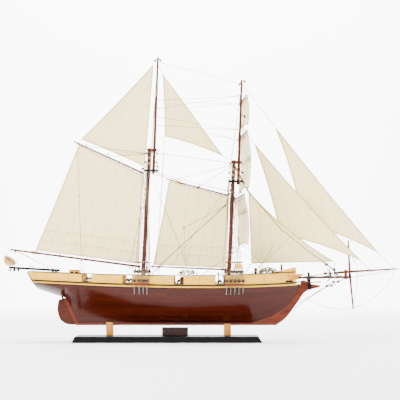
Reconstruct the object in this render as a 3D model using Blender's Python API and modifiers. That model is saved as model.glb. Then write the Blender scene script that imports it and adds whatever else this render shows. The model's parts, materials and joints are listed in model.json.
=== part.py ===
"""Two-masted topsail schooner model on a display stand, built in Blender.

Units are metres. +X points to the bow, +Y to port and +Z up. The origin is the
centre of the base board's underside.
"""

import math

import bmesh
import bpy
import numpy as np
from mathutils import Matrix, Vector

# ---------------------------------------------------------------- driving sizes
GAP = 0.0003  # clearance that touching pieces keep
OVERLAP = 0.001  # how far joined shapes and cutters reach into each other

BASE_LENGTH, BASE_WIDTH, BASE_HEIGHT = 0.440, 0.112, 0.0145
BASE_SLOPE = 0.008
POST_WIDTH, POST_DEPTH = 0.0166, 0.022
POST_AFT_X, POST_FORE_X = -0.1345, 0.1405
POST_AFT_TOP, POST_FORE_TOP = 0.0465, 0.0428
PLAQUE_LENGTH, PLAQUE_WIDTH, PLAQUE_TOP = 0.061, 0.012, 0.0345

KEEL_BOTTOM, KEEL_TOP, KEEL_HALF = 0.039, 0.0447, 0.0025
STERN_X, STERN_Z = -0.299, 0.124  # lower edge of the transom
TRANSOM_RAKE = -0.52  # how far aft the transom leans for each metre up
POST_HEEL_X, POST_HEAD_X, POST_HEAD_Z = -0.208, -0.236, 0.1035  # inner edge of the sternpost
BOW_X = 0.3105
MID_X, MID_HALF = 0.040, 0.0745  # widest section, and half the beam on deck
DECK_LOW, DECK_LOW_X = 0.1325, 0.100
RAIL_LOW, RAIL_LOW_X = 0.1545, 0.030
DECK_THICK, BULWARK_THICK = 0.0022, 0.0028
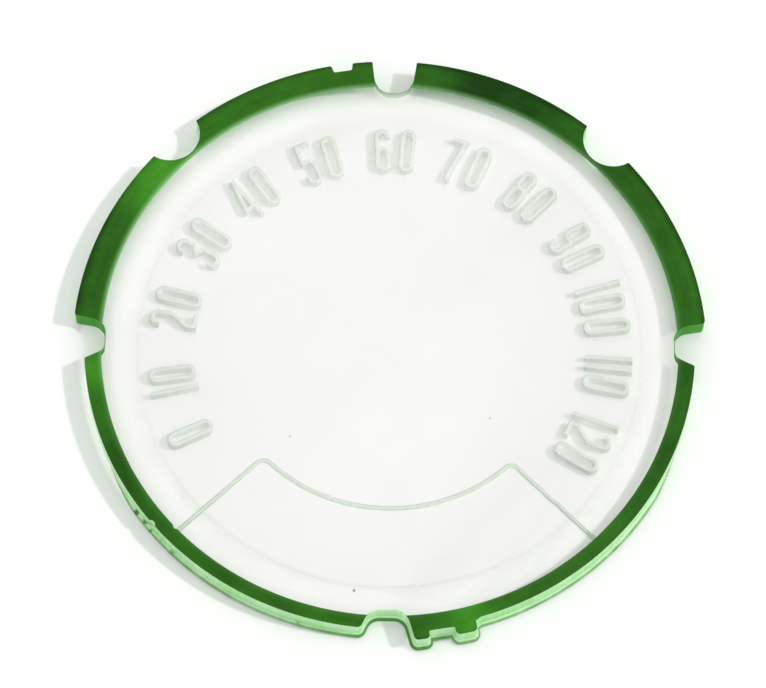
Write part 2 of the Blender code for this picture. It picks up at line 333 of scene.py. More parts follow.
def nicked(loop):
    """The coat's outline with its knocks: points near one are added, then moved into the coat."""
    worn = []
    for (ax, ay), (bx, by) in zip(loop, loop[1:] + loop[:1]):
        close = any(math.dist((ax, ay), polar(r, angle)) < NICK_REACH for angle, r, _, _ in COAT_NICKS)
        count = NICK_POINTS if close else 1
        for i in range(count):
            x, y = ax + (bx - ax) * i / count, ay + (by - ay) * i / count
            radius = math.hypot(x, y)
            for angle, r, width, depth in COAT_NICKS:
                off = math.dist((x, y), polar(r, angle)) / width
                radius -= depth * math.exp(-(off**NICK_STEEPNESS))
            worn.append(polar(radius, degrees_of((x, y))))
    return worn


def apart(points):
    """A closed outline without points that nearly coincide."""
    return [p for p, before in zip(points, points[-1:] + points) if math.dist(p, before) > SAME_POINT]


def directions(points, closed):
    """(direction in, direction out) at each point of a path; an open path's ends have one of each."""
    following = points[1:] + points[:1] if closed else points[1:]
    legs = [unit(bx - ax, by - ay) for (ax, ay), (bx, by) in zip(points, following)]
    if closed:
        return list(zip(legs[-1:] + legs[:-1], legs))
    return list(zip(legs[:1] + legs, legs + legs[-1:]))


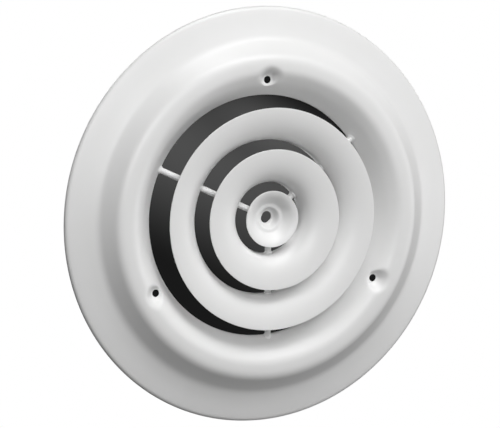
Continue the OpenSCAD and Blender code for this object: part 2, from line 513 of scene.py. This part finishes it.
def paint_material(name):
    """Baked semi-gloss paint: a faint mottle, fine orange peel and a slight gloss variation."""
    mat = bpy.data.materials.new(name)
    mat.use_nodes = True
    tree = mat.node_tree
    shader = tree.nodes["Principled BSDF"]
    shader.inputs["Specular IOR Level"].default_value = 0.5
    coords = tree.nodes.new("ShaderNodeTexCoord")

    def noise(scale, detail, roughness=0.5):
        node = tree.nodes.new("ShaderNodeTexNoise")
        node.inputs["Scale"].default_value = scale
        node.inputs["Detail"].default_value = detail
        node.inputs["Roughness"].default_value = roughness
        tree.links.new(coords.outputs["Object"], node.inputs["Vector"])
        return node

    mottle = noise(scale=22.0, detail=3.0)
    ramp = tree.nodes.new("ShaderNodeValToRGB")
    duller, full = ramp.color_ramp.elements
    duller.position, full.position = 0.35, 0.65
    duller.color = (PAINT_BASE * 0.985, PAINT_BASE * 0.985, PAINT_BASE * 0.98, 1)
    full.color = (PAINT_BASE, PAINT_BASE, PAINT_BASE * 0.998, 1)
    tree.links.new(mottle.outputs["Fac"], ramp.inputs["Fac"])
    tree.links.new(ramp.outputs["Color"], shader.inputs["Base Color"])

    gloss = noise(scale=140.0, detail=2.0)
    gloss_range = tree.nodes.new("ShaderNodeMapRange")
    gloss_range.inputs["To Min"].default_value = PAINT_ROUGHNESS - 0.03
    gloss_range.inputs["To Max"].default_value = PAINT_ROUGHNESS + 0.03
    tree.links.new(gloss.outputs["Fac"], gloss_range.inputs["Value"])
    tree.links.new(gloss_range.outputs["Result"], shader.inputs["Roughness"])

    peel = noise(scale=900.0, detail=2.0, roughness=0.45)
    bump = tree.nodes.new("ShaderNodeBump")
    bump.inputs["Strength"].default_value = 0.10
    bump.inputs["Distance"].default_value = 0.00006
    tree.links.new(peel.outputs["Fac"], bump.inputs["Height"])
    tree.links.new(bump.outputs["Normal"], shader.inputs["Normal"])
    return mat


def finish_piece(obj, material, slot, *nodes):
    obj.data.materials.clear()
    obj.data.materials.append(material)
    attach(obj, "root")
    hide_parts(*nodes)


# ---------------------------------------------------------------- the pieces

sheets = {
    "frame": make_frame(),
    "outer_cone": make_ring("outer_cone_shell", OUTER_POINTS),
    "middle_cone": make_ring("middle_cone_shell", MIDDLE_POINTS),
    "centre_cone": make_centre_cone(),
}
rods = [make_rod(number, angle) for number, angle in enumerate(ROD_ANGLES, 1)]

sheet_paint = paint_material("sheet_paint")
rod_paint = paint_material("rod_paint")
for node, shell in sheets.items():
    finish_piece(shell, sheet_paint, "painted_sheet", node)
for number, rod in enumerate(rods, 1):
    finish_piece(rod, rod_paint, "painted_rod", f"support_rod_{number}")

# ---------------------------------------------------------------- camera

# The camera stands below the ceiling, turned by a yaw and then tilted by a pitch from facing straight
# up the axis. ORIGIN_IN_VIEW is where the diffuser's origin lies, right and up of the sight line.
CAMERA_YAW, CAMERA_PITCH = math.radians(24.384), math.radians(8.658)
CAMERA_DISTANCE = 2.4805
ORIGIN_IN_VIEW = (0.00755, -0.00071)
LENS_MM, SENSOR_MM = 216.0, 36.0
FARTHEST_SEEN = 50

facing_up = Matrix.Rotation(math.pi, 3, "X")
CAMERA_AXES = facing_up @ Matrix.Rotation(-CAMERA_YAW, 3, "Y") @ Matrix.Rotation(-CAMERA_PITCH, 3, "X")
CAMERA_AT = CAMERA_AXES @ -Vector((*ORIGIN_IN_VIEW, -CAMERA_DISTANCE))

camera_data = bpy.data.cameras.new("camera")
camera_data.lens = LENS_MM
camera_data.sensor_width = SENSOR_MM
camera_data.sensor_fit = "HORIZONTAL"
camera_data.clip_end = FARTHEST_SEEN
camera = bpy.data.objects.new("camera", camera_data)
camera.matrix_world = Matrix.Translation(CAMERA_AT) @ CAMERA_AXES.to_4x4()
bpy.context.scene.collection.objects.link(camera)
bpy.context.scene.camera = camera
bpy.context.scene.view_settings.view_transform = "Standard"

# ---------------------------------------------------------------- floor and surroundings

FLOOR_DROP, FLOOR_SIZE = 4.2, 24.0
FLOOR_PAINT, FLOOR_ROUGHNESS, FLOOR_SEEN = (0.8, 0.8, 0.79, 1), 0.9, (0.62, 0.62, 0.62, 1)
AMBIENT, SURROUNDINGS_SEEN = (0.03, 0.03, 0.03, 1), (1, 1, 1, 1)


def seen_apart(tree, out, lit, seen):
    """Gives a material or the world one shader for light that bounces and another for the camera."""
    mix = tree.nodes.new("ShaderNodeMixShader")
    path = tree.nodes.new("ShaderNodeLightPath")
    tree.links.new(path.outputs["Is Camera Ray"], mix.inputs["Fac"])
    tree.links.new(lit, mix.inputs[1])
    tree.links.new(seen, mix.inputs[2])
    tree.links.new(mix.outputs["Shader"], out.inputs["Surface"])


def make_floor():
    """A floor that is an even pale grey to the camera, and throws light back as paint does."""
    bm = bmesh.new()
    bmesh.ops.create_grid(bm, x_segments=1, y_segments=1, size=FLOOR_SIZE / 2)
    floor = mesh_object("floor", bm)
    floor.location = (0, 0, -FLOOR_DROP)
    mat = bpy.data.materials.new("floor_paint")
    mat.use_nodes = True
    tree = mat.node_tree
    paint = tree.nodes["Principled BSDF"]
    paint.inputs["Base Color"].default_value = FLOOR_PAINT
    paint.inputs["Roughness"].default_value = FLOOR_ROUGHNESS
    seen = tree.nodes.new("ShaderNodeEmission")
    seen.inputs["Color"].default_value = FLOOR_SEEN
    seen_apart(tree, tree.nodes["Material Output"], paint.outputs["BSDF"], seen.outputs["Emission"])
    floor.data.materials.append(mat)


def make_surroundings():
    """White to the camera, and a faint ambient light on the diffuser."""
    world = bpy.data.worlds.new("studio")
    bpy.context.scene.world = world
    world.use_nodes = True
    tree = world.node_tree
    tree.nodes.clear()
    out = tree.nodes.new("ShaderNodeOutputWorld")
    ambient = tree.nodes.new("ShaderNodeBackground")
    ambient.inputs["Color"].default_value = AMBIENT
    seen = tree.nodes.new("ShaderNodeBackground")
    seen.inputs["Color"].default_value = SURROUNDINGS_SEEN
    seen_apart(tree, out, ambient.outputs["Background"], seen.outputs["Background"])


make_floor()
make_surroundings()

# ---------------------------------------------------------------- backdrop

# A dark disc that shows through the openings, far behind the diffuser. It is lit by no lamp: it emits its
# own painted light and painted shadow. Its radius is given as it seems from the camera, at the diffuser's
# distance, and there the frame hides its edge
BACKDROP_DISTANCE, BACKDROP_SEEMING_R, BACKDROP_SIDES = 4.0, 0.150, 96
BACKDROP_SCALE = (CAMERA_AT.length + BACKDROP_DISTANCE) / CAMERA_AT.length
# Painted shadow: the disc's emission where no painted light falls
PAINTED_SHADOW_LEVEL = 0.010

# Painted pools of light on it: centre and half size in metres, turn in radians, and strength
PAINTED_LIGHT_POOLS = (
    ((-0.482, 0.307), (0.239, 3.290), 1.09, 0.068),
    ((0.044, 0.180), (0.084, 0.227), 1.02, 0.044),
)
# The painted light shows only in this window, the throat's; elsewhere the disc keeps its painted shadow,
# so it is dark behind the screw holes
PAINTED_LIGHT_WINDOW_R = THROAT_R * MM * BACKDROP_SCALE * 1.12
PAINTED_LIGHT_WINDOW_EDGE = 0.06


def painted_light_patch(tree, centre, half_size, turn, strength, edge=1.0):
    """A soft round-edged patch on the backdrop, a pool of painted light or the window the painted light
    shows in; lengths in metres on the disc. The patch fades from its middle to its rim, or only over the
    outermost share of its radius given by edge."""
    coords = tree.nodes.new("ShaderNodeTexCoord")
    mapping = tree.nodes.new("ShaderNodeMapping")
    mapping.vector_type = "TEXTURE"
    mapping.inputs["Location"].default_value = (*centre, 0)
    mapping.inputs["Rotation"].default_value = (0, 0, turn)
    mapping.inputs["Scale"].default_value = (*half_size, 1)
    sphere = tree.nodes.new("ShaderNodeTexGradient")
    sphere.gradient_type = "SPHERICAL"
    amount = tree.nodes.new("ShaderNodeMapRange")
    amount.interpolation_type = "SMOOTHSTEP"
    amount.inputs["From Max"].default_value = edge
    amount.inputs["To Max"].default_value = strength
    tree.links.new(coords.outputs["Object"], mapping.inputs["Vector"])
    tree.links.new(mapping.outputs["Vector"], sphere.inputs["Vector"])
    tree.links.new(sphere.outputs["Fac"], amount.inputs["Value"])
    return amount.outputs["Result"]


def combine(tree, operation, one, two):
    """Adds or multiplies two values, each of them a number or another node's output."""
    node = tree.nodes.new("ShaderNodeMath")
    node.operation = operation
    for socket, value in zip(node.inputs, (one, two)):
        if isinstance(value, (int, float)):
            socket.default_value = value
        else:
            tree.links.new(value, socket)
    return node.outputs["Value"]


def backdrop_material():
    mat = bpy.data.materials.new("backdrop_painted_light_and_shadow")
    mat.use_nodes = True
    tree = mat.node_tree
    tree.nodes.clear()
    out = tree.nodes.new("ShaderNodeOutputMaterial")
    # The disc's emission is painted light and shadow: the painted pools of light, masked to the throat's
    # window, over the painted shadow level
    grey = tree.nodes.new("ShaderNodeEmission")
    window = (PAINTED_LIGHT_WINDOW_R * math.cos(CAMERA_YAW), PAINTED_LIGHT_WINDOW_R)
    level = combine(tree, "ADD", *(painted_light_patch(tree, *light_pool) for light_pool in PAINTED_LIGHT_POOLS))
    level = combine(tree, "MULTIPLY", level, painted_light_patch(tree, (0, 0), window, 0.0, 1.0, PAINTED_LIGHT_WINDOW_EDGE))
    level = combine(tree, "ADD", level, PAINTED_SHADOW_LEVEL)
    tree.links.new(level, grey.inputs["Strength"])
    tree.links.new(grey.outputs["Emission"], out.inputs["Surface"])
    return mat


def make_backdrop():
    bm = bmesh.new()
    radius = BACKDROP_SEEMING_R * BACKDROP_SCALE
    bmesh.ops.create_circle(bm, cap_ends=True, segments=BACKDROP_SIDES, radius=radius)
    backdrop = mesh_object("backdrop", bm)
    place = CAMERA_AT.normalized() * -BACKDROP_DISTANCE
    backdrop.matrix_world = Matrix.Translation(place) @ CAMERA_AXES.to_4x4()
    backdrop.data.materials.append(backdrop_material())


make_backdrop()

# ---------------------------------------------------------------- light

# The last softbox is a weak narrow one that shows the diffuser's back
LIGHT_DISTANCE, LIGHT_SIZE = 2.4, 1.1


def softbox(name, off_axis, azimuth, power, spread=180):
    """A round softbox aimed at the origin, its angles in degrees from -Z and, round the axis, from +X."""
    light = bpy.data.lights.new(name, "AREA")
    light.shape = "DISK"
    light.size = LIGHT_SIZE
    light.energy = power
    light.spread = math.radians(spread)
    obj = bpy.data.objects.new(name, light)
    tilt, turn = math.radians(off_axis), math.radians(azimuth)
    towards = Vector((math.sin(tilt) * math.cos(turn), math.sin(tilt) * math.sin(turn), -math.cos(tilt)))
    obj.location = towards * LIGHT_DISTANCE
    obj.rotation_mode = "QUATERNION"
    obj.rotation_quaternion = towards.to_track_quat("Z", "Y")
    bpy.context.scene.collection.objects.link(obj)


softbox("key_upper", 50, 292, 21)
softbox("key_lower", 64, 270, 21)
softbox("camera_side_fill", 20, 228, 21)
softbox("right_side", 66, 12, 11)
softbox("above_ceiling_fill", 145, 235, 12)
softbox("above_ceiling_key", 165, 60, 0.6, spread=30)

_Task to carry out_: Transcribe the lines beginning at the one that contains "Write part 2" and ending at the one that contains "return worn", with nothing added or left out.

_Written response_:
Write part 2 of the Blender code for this picture. It picks up at line 333 of scene.py. More parts follow.
def nicked(loop):
    """The coat's outline with its knocks: points near one are added, then moved into the coat."""
    worn = []
    for (ax, ay), (bx, by) in zip(loop, loop[1:] + loop[:1]):
        close = any(math.dist((ax, ay), polar(r, angle)) < NICK_REACH for angle, r, _, _ in COAT_NICKS)
        count = NICK_POINTS if close else 1
        for i in range(count):
            x, y = ax + (bx - ax) * i / count, ay + (by - ay) * i / count
            radius = math.hypot(x, y)
            for angle, r, width, depth in COAT_NICKS:
                off = math.dist((x, y), polar(r, angle)) / width
                radius -= depth * math.exp(-(off**NICK_STEEPNESS))
            worn.append(polar(radius, degrees_of((x, y))))
    return worn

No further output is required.